Identify the lines bearing the string "FreeCAD" and gather them.
==== Supplied material
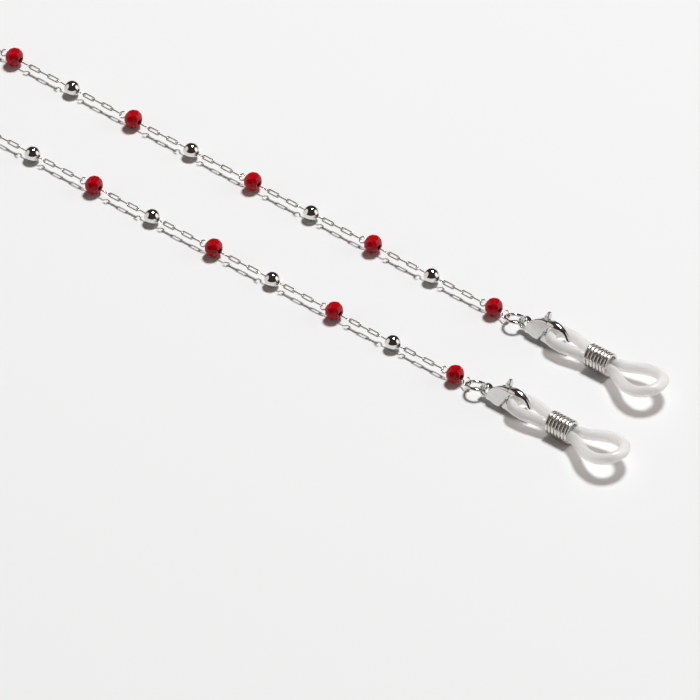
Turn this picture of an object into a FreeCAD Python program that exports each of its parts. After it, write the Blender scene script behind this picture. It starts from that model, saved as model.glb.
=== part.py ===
import FreeCAD, Part
import math
import os

# Beaded eyeglass chain. Each end carries a split jump ring, a lobster clasp and a
# silicone temple loop pinched by a wire coil. The two end strands lie side by side
# along +X, and the middle of the chain lies folded in flat runs behind them.
# All lengths are in millimetres and all angles in degrees.

WIRE = 0.28
LINK_GAP = 0.32
LINK_PITCH = 2.43
LINK_WIDTH = 1.0
LINK_CORNER = 0.25
STRAND_HEIGHT = 1.65
# Neighbouring links lie at right angles to each other, both leaning off the table.
FAR_ROLL, NEAR_ROLL = 45.0, 135.0

EYE_RADIUS, LAST_EYE_RADIUS = 0.66, 0.85
EYE_BEND = 0.25
EYE_SWEEP = 288.0

BALL_DIAMETER, BALL_WALL = 3.3, 0.3
RONDELLE_DIAMETER = 4.0
RONDELLE_SIDES = 10
BEAD_HOLE = 1.1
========
Output below
Turn this picture of an object into a FreeCAD Python program that exports each of its parts. After it, write the Blender scene script behind this picture. It starts from that model, saved as model.glb.
import FreeCAD, Part